:: Recorded information
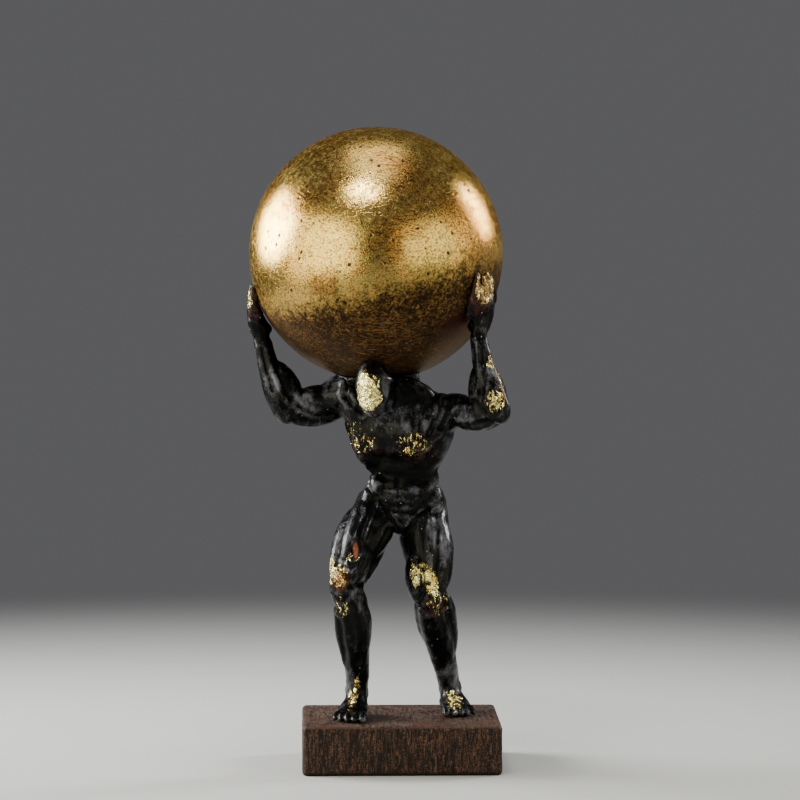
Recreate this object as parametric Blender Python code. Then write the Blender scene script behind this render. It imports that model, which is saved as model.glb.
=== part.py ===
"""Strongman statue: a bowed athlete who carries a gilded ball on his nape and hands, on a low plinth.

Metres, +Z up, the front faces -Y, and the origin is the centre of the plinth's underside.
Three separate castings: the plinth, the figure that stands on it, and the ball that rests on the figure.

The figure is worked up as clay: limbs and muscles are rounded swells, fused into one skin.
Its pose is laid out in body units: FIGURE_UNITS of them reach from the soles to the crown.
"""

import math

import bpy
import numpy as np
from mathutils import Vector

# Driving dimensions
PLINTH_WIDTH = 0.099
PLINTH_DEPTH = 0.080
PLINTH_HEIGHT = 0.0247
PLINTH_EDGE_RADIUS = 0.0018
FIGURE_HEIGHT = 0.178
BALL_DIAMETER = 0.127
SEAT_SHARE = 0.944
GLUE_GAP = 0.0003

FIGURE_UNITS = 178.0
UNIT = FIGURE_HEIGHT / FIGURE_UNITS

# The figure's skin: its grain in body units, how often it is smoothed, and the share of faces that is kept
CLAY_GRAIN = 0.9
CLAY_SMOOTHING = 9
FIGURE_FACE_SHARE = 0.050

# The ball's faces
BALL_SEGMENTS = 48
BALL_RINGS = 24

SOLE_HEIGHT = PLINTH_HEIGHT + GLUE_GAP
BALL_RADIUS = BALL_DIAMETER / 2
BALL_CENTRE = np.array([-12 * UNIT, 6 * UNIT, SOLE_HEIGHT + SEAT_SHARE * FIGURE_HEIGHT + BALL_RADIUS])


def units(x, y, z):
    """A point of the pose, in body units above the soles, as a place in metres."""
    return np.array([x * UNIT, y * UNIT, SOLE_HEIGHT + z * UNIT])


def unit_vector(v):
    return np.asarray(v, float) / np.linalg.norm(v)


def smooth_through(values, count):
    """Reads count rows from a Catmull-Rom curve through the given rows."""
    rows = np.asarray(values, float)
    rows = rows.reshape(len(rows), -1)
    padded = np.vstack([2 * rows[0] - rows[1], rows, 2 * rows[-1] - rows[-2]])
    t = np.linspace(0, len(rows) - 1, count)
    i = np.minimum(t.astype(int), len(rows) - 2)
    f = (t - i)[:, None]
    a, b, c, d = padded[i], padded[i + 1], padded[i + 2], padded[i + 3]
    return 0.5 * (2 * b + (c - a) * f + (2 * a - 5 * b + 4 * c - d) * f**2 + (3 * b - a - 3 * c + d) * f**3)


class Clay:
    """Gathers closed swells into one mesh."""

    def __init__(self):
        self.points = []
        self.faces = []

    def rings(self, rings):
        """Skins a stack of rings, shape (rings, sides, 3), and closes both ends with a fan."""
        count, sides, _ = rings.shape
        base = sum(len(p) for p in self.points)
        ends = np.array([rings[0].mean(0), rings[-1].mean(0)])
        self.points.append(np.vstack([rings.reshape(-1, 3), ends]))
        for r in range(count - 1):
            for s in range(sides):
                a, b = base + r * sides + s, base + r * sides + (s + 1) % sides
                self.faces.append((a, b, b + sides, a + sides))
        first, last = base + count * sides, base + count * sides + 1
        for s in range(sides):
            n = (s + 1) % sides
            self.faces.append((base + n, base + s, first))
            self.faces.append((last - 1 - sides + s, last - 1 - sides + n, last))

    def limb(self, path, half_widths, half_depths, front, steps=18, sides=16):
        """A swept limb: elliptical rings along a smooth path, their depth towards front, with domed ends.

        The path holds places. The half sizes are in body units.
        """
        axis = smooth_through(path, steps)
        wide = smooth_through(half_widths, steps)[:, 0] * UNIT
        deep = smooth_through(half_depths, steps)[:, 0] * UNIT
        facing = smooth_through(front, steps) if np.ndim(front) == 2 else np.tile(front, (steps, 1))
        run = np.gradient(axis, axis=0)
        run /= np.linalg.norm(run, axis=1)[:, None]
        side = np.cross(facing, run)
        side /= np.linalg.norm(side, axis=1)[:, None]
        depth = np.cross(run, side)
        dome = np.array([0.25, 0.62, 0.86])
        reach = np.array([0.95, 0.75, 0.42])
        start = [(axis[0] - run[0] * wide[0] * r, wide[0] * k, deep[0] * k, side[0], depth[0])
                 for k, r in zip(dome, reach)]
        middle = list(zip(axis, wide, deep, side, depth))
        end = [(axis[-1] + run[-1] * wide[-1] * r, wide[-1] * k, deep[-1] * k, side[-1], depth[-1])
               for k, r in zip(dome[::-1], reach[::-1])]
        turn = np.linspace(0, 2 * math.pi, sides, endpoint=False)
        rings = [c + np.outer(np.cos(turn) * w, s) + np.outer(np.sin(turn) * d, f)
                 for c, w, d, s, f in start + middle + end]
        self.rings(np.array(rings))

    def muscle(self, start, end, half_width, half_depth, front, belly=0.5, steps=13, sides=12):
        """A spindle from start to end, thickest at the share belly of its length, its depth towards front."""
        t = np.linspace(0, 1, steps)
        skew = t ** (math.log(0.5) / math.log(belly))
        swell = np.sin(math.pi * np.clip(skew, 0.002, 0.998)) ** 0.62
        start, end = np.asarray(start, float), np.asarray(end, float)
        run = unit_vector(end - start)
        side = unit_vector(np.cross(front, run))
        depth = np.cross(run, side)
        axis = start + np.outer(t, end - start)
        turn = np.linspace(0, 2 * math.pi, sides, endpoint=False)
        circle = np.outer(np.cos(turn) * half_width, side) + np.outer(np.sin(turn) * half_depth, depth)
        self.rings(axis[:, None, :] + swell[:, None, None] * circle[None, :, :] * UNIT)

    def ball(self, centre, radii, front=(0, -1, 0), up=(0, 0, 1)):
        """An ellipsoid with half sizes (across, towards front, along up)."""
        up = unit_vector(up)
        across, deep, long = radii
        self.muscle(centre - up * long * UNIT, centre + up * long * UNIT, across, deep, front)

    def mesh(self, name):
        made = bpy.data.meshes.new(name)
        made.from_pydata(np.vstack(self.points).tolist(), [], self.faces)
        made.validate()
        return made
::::
### Written exercise
Reproduce the data in full, exactly as presented.

### Result
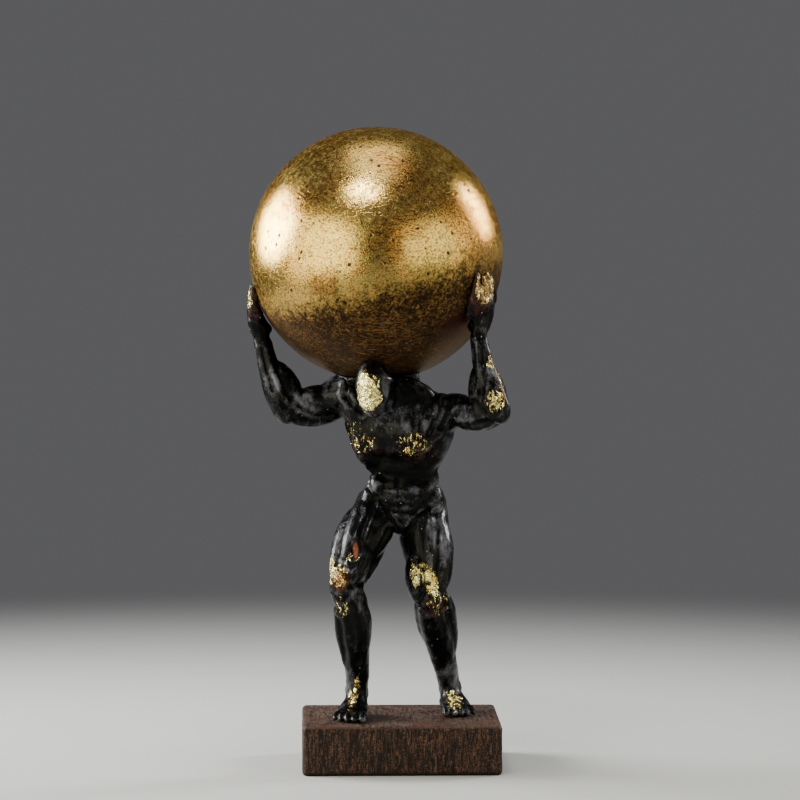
Recreate this object as parametric Blender Python code. Then write the Blender scene script behind this render. It imports that model, which is saved as model.glb.
=== part.py ===
"""Strongman statue: a bowed athlete who carries a gilded ball on his nape and hands, on a low plinth.

Metres, +Z up, the front faces -Y, and the origin is the centre of the plinth's underside.
Three separate castings: the plinth, the figure that stands on it, and the ball that rests on the figure.

The figure is worked up as clay: limbs and muscles are rounded swells, fused into one skin.
Its pose is laid out in body units: FIGURE_UNITS of them reach from the soles to the crown.
"""

import math

import bpy
import numpy as np
from mathutils import Vector

# Driving dimensions
PLINTH_WIDTH = 0.099
PLINTH_DEPTH = 0.080
PLINTH_HEIGHT = 0.0247
PLINTH_EDGE_RADIUS = 0.0018
FIGURE_HEIGHT = 0.178
BALL_DIAMETER = 0.127
SEAT_SHARE = 0.944
GLUE_GAP = 0.0003

FIGURE_UNITS = 178.0
UNIT = FIGURE_HEIGHT / FIGURE_UNITS

# The figure's skin: its grain in body units, how often it is smoothed, and the share of faces that is kept
CLAY_GRAIN = 0.9
CLAY_SMOOTHING = 9
FIGURE_FACE_SHARE = 0.050

# The ball's faces
BALL_SEGMENTS = 48
BALL_RINGS = 24

SOLE_HEIGHT = PLINTH_HEIGHT + GLUE_GAP
BALL_RADIUS = BALL_DIAMETER / 2
BALL_CENTRE = np.array([-12 * UNIT, 6 * UNIT, SOLE_HEIGHT + SEAT_SHARE * FIGURE_HEIGHT + BALL_RADIUS])


def units(x, y, z):
    """A point of the pose, in body units above the soles, as a place in metres."""
    return np.array([x * UNIT, y * UNIT, SOLE_HEIGHT + z * UNIT])


def unit_vector(v):
    return np.asarray(v, float) / np.linalg.norm(v)


def smooth_through(values, count):
    """Reads count rows from a Catmull-Rom curve through the given rows."""
    rows = np.asarray(values, float)
    rows = rows.reshape(len(rows), -1)
    padded = np.vstack([2 * rows[0] - rows[1], rows, 2 * rows[-1] - rows[-2]])
    t = np.linspace(0, len(rows) - 1, count)
    i = np.minimum(t.astype(int), len(rows) - 2)
    f = (t - i)[:, None]
    a, b, c, d = padded[i], padded[i + 1], padded[i + 2], padded[i + 3]
    return 0.5 * (2 * b + (c - a) * f + (2 * a - 5 * b + 4 * c - d) * f**2 + (3 * b - a - 3 * c + d) * f**3)


class Clay:
    """Gathers closed swells into one mesh."""

    def __init__(self):
        self.points = []
        self.faces = []

    def rings(self, rings):
        """Skins a stack of rings, shape (rings, sides, 3), and closes both ends with a fan."""
        count, sides, _ = rings.shape
        base = sum(len(p) for p in self.points)
        ends = np.array([rings[0].mean(0), rings[-1].mean(0)])
        self.points.append(np.vstack([rings.reshape(-1, 3), ends]))
        for r in range(count - 1):
            for s in range(sides):
                a, b = base + r * sides + s, base + r * sides + (s + 1) % sides
                self.faces.append((a, b, b + sides, a + sides))
        first, last = base + count * sides, base + count * sides + 1
        for s in range(sides):
            n = (s + 1) % sides
            self.faces.append((base + n, base + s, first))
            self.faces.append((last - 1 - sides + s, last - 1 - sides + n, last))

    def limb(self, path, half_widths, half_depths, front, steps=18, sides=16):
        """A swept limb: elliptical rings along a smooth path, their depth towards front, with domed ends.

        The path holds places. The half sizes are in body units.
        """
        axis = smooth_through(path, steps)
        wide = smooth_through(half_widths, steps)[:, 0] * UNIT
        deep = smooth_through(half_depths, steps)[:, 0] * UNIT
        facing = smooth_through(front, steps) if np.ndim(front) == 2 else np.tile(front, (steps, 1))
        run = np.gradient(axis, axis=0)
        run /= np.linalg.norm(run, axis=1)[:, None]
        side = np.cross(facing, run)
        side /= np.linalg.norm(side, axis=1)[:, None]
        depth = np.cross(run, side)
        dome = np.array([0.25, 0.62, 0.86])
        reach = np.array([0.95, 0.75, 0.42])
        start = [(axis[0] - run[0] * wide[0] * r, wide[0] * k, deep[0] * k, side[0], depth[0])
                 for k, r in zip(dome, reach)]
        middle = list(zip(axis, wide, deep, side, depth))
        end = [(axis[-1] + run[-1] * wide[-1] * r, wide[-1] * k, deep[-1] * k, side[-1], depth[-1])
               for k, r in zip(dome[::-1], reach[::-1])]
        turn = np.linspace(0, 2 * math.pi, sides, endpoint=False)
        rings = [c + np.outer(np.cos(turn) * w, s) + np.outer(np.sin(turn) * d, f)
                 for c, w, d, s, f in start + middle + end]
        self.rings(np.array(rings))

    def muscle(self, start, end, half_width, half_depth, front, belly=0.5, steps=13, sides=12):
        """A spindle from start to end, thickest at the share belly of its length, its depth towards front."""
        t = np.linspace(0, 1, steps)
        skew = t ** (math.log(0.5) / math.log(belly))
        swell = np.sin(math.pi * np.clip(skew, 0.002, 0.998)) ** 0.62
        start, end = np.asarray(start, float), np.asarray(end, float)
        run = unit_vector(end - start)
        side = unit_vector(np.cross(front, run))
        depth = np.cross(run, side)
        axis = start + np.outer(t, end - start)
        turn = np.linspace(0, 2 * math.pi, sides, endpoint=False)
        circle = np.outer(np.cos(turn) * half_width, side) + np.outer(np.sin(turn) * half_depth, depth)
        self.rings(axis[:, None, :] + swell[:, None, None] * circle[None, :, :] * UNIT)

    def ball(self, centre, radii, front=(0, -1, 0), up=(0, 0, 1)):
        """An ellipsoid with half sizes (across, towards front, along up)."""
        up = unit_vector(up)
        across, deep, long = radii
        self.muscle(centre - up * long * UNIT, centre + up * long * UNIT, across, deep, front)

    def mesh(self, name):
        made = bpy.data.meshes.new(name)
        made.from_pydata(np.vstack(self.points).tolist(), [], self.faces)
        made.validate()
        return made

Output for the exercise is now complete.